Weird Functions; why continuity matters so much

This summer I have been working through a delightful book by Gelbaum and Olmsted called Counterexamples in Analysis. No, I don't own stock in the Dover book company, nor do I know either of the authors.

I can recommend this book to anyone who is either learning elementary analysis, interested in learning the "whys" behind calculus, or is teaching calculus, real analysis or complex variables.

I'll share a few cool examples that I was not familiar with prior to reading this book.

• A function that is continuous precisely at the irrational numbers whose discontinuities are removable.

A reminder: if the limit as "x" approaches "a" of a function "f" exists but is not equal to the value of the function at "a", we say that the discontinuity is "removable". For example, the function f(x) = (x^2 -1)/(x + 1) has a removable discontinuity at x = 1 because f(1) doesn't exist (zero in the denominator) but the limit of f as x approaches 1 is clearly zero.

When we bring this concept up in calculus, we show a graph with a single "hole" where (a, f(a)) should be.

Now recall that a rational number is a number that can be put in the form p/q where p and q are integers and p, q have no common factors other than 1 or -1. If we insist that, say, q be positive, then this form is unique.

Now define f(x) to be "1/q" if x = p/q (i.e., x is rational) and let f(x) = 0 if x is irrational (e. g. f(pi) = 0).

Then note that f is continuous at every irrational number; it is a wonderful delta-epsilon argument to see this. Also note that if r is any rational number and we redefine f(r)=0 and leave f alone elsewhere, f becomes continuous at r. Hence each discontinuity is removable.

• A function that is bounded at every point but is unbounded on any interval (closed or open; we don't allow for empty or single point intervals)

Now let g(x) = q if x is rational and x = p/q and let g(x) = 0 if x is irrational.

Note that any interval whatsoever contains rational numbers of arbitrarily high magnitude (to see this, divide the real number line into, say, 1/10'ths, 1/100'ths, 1/1000's and so on, the way you would a ruler). Hence g is unbounded on any given interval, even though g(x) is finite for any given x. Different River said...

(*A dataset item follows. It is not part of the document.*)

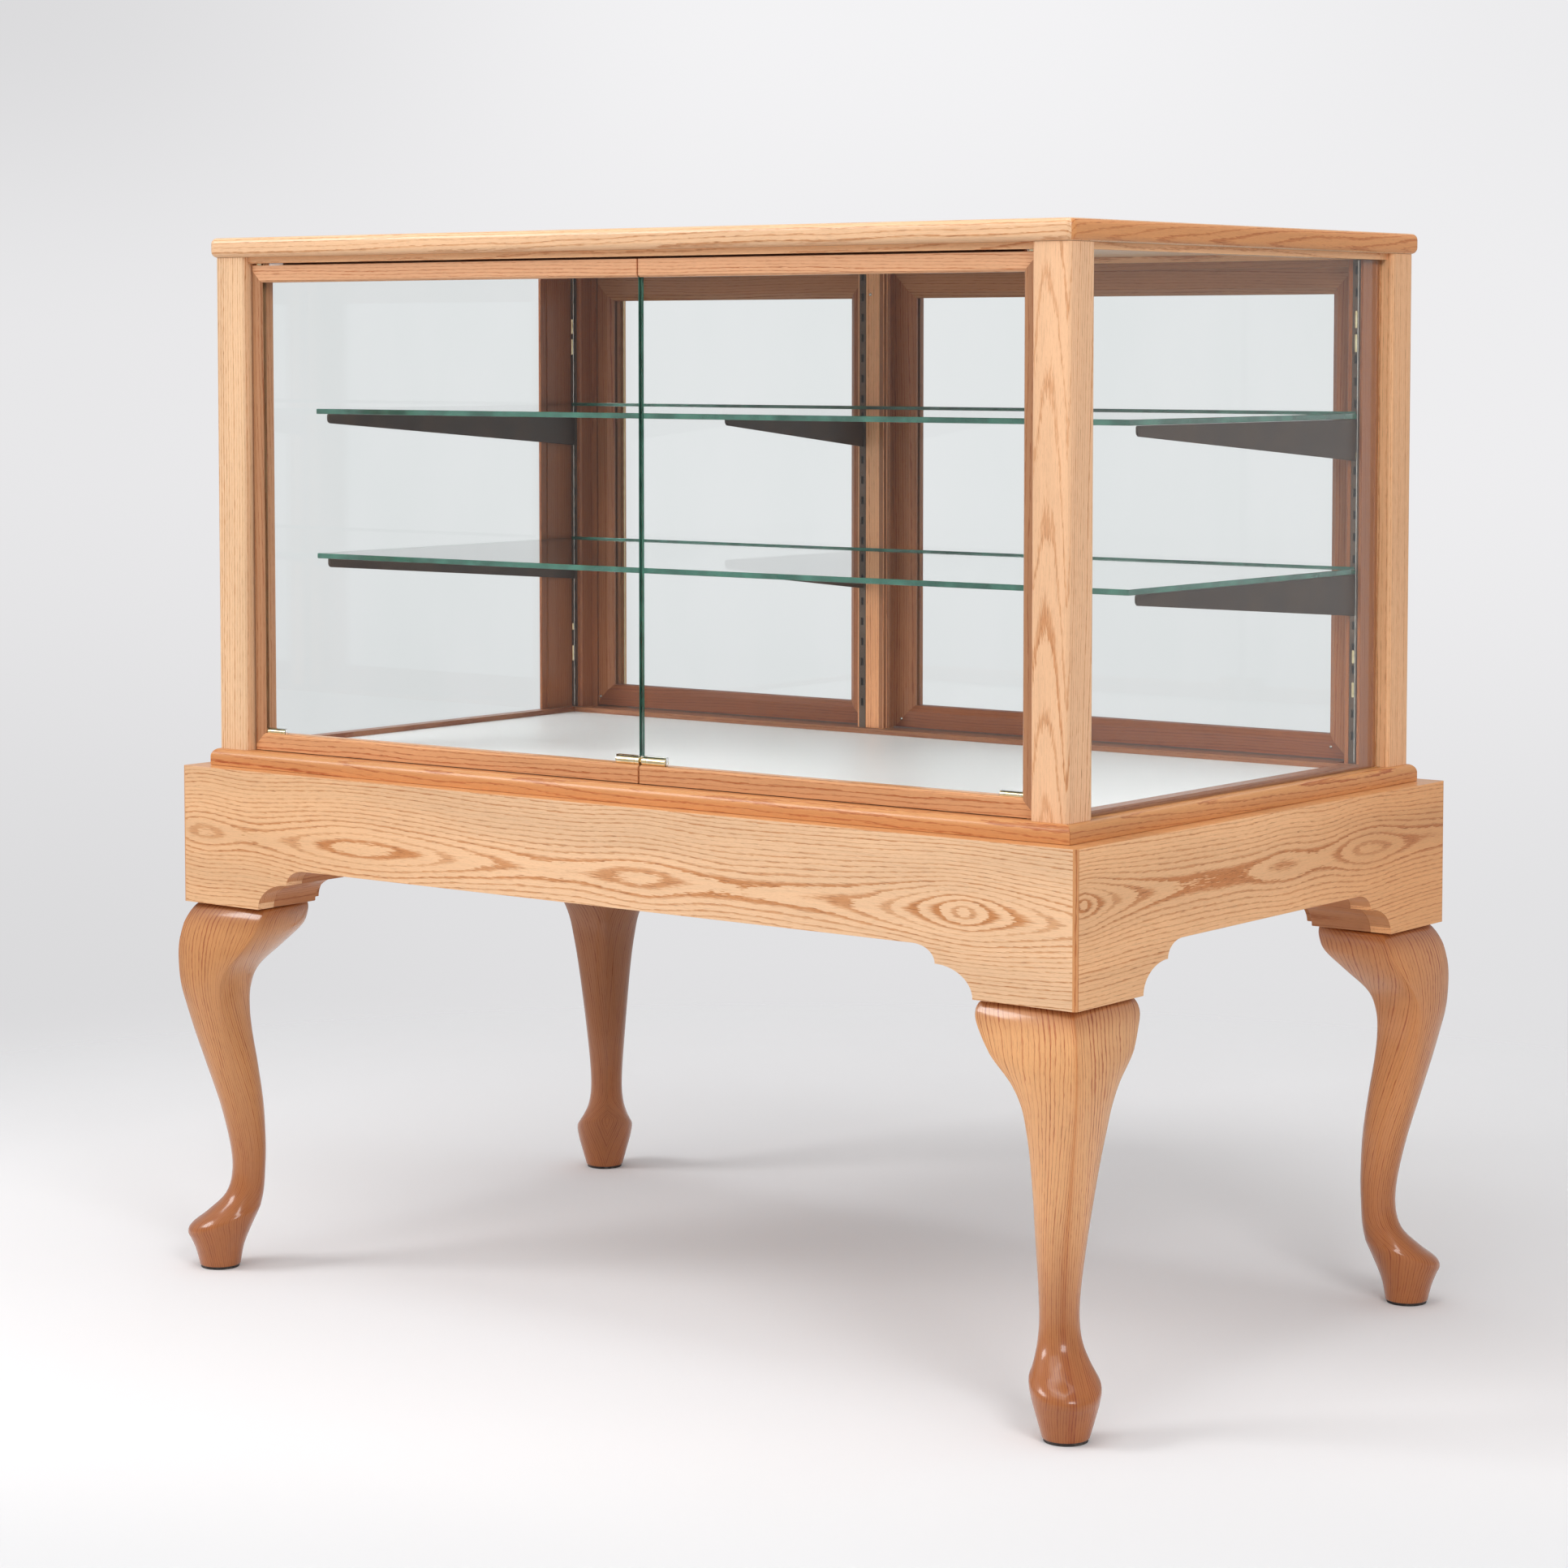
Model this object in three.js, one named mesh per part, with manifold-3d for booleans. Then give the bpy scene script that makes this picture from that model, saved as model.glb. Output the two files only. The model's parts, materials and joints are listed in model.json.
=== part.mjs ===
// A glass display counter: an oak and glass case on a stand with four cabriole legs.
// Millimetres, +Z up. X runs along the counter, the customer's side faces -Y.
// The origin is on the floor, under the middle of the stand.
import * as THREE from 'three';
import { mergeVertices } from 'three/addons/utils/BufferGeometryUtils.js';
import Module from 'manifold-3d';

const wasm = await Module();
wasm.setup();

// Stand
const standLength = 1219.2;
const standDepth = 739;
const legHeight = 425;
const apronHeight = 156;
const apronThickness = 25;
const bracketLand = 120;
const lowerCoveRun = 45;
const lowerCoveRise = 31;
const upperCoveRun = 27;
const upperCoveRise = 18;
const kneeWidth = 164;
const legPostSide = 57;
const glideHeight = 3;
const glideRadius = 22;
const glideChamfer = 0.8;

// Case
const mouldingInset = 22.5;
const mouldingWidth = 27.5;
const mouldingHeight = 19;
const mouldingRoundWidth = 8;
const mouldingRoundHeight = 9.5;
const paneGrooveDepth = 5;
const postInset = 30.5;
const postSide = 44;
const postHeight = 559;
const postArris = 4;
const topInset = 24.6;
const topThickness = 22;
const topRound = 7;
const topCorner = 9;
const headerHeight = 7;
const headerSetback = 8;
const headerWidth = 25;
const sillHeight = 6;
const sillWidth = 16;
const rearSillReach = 9;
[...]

Don't leave me hanging! What's that epsilon-delta argument that f(x) is continuous at every irrational number? (I think I understand why it's discontinuous at every rational number. Forgive me if this is obvious, but it's been 14 years since I took Analysis.)

5:54 PM ollie said...

Ok D. R., let's step though this.

First, imagine the real line turned into an infinite ruler. The first set of "marks" are the whole numbers; this is where f = 1.
The second set of marks are the "odd number"/2; here f = 1/2
The third set of marks are the fractions (3k +1)/3, (3k+2)/3 . here f = 1/3 and so on.

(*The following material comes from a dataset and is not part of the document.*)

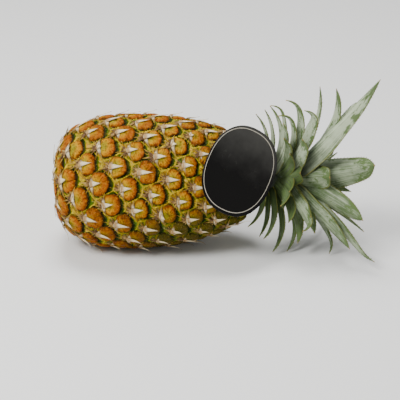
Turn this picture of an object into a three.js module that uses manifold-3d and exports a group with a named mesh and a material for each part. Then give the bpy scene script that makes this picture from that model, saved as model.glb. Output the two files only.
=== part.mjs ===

Now let y be an irrational number and let "e" (for epsilon) be given.
Note that y is not equal to any of the marks. Now let n be the least integer so that n > 1/e.

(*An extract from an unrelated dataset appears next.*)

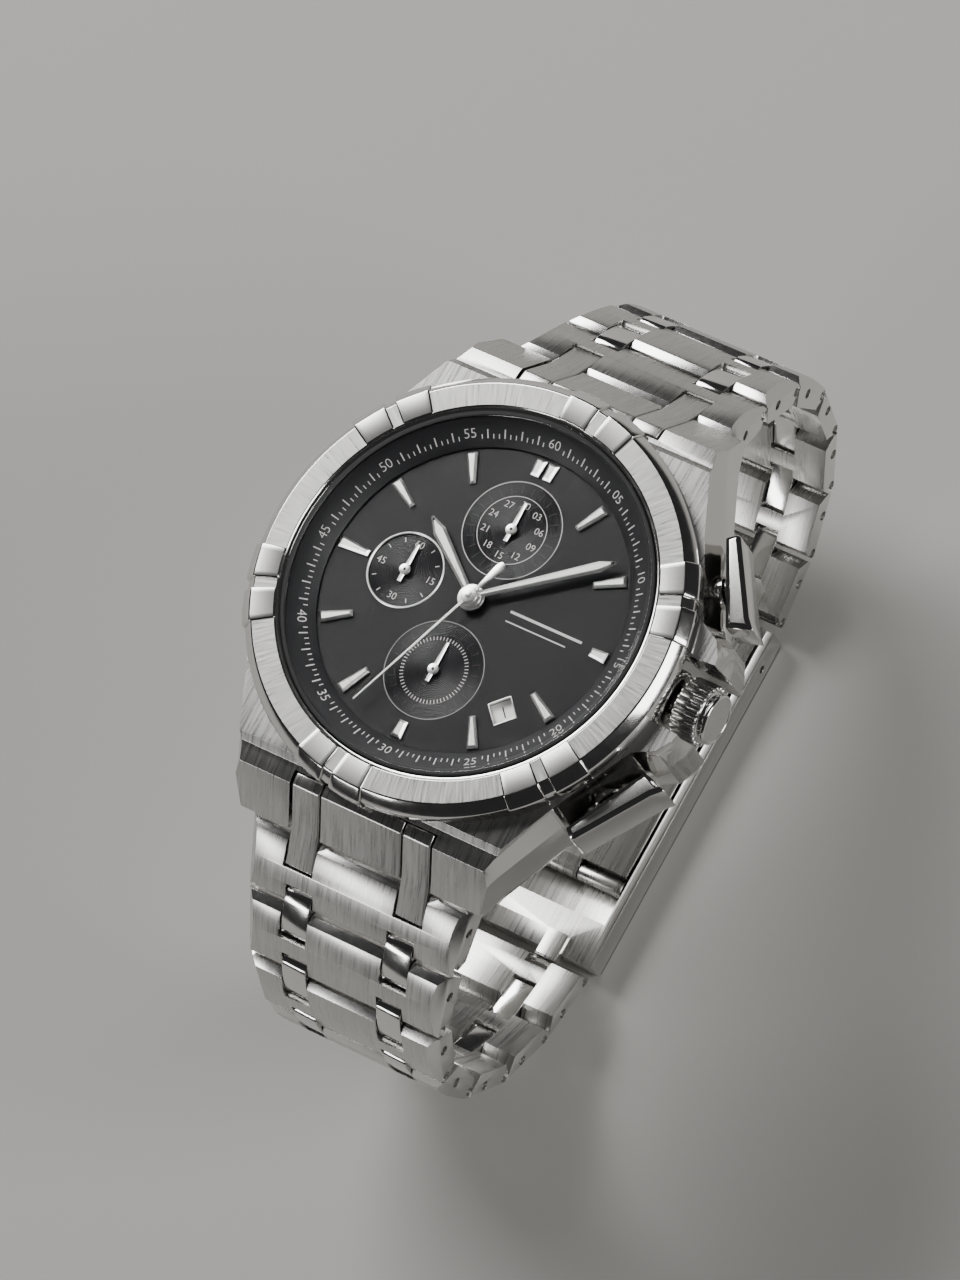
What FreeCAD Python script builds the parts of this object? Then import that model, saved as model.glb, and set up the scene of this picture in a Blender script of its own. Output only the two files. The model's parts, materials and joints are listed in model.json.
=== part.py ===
import FreeCAD, Part

import math
import os
import re

import Sketcher
from FreeCAD import Placement, Rotation, Vector

# A chronograph wristwatch on a closed steel bracelet. Millimetres and degrees.
# Z is the normal of the dial, Y points to 12 o'clock, X to the crown at 3 o'clock, and the origin is
# the centre of the case back's outer face.

SIZES = {
    # bezel, crystal and the ring under them
    "bezel_radius": 22.0,
    "bezel_flat_radius": 21.05,
    "bezel_bore": 18.25,
    "bezel_bottom": 8.4,
    "bezel_top": 11.0,
    "bezel_drop": 1.1,
    "bezel_rim": 0.35,
    "claw_radius": 22.3,
    "claw_flat_radius": 21.25,
    "claw_rise": 0.15,
    "claw_angle": 9.6,
    "claw_gap_angle": 2.6,
    "crystal_radius": 17.85,
    "crystal_bottom": 10.15,
    "crystal_top": 11.2,
    "crystal_edge": 0.25,
    "gasket_top": 10.9,
    "flange_radius": 18.15,
    "flange_bore": 15.25,
    "flange_lip": 8.8,
    # dial, its markers and the date disc
    "dial_radius": 18.0,
    "dial_bottom": 8.2,
    "dial_top": 8.6,
    "dial_bore": 1.15,
    "dial_recess": 0.12,
    "counter_offset": 7.6,
    "counter_radius": 5.0,
    "seconds_dial_radius": 3.7,
    "post_bore": 0.36,
    "date_offset": 11.8,
    "date_angle": 136.0,
    "date_window": 2.1,
    "marker_outer": 14.9,
    "marker_long": 3.2,
    "marker_short": 1.7,
    "marker_width": 1.05,
    "marker_root": 0.6,
    "marker_height": 0.35,
    "date_disc_inner": 10.3,
    "date_disc_outer": 13.3,
    "date_disc_bottom": 7.8,
    "date_disc_top": 8.0,
    # case
    "case_top": 8.4,
    "case_bottom": 0.7,
    "case_bore": 18.2,
    "case_back_bore": 17.6,
    "case_floor": 2.0,
    "case_edge": 0.9,
    "case_edge_low": 5.8,
    "case_edge_high": 7.5,
    "lug_gap": 8.05,
    "lug_end": 25.8,
    "lug_crest": 22.7,
    "lug_crest_height": 7.25,
    "lug_end_height": 2.75,
    "case_wall_at_link": 21.4,
    "back_flat": 15.5,
    "back_top": 1.8,
    # movement
    "movement_radius": 14.9,
    "movement_bottom": 2.6,
    "movement_top": 7.5,
    "holder_bottom": 2.3,
    "holder_top": 8.1,
    "battery_radius": 4.75,
    "battery_height": 1.9,
    # crown and its stem
    "stem_height": 4.0,
    "crown_radius": 3.05,
    "crown_inner": 21.95,
    "crown_length": 3.7,
    "crown_bore": 1.5,
    "crown_bore_depth": 2.3,
    "flute_radius": 0.28,
    "crown_slot": 3.5,
    "crown_floor": 21.6,
    "tube_radius": 1.42,
    "stem_radius": 0.5,
    "stem_inner": 11.6,
    "groove_place": 13.2,
    "groove_width": 0.6,
    "groove_radius": 0.3,
    # push-pieces at 2 and 4 o'clock
    "pusher_angle": 29.0,
    "pusher_height": 4.6,
    "pusher_face": 23.75,
    "pusher_low": 2.5,
    "pusher_high": 6.9,
    "pusher_stem_radius": 0.9,
    "pusher_tube_radius": 1.62,
    "spring_floor": 21.8,
    "spring_roof": 24.6,
    "spring_radius": 1.2,
    "spring_wire": 0.11,
    # hands: heights of their undersides and their thickness
    "hand_thickness": 0.2,
    "small_hand_level": 8.75,
    "hour_hand_level": 9.12,
    "minute_hand_level": 9.42,
    "seconds_hand_level": 9.72,
    "hour_hand_length": 9.5,
    "minute_hand_length": 14.35,
    "seconds_hand_length": 14.5,
    # bracelet
    "link_pitch": 7.4,
    "link_thickness": 3.0,
    "link_gap": 0.3,
    "pivot_setback": 0.7,
    "pin_radius": 0.5,
    "running_clearance": 0.05,
    "side_clearance": 0.12,
    "upper_pin": 2.6,
    "upper_notch": 3.6,
    "knuckle_radius": 1.15,
    "bracelet_half_at_case": 12.45,
    "bracelet_half_at_clasp": 9.0,
    "bracelet_decay": 0.72,
    "root_boundary_y": 25.15,
    "root_boundary_z": 1.34,
    "spring_bar_y": 23.5,
    "spring_bar_z": 3.4,
    "spring_bar_radius": 0.75,
    "spring_bar_tip": 0.45,
    # fold-over clasp
    "blade_half": 8.1,
    "cover_half": 9.3,
    "cover_wall": 0.9,
    "cover_end": 18.9,
    "lower_blade_top": -35.3,
    "lower_blade_bottom": -36.2,
    "middle_blade_top": -36.6,
    "middle_blade_bottom": -37.3,
    "cover_plate_top": -37.7,
    "cover_plate_bottom": -38.7,
    "fold_hinge_y": -10.5,
    "fold_hinge_z": -36.45,
    "fold_knuckle": 0.85,
    "cover_hinge_y": 15.5,
    "cover_hinge_z": -37.05,
    "cover_knuckle": 0.65,
    "clasp_pin_radius": 0.4,
}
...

Now let "d" (for delta) be the minimum of {distance between y, the irrational number in question, and all of the marks corresponding to the whole numbers, numbers over 2, numbers over 3, ....numbers over n}

It makes sense to talk about this distance as 1, 2, 3, ....n is a finite set.

Now let z be ANY number that is within "d" of y. If z is irrational, f(z)=0 therefore
|f(z) - f(y)|=0 < e
IF z is RATIONAL, then by the way we chose d, the denominator of z (in lowest terms) is greater than n, hence f(z)< 1/n, therefore
|f(z) - f(y)| < |1/n - 0| = 1/n < e
because n was chosen to be bigger than 1/e.

(note: I probably won't give this problem to average calculus students. :-) )

1:45 PM Different River said...

Wow. That is insanely clever. Thanks!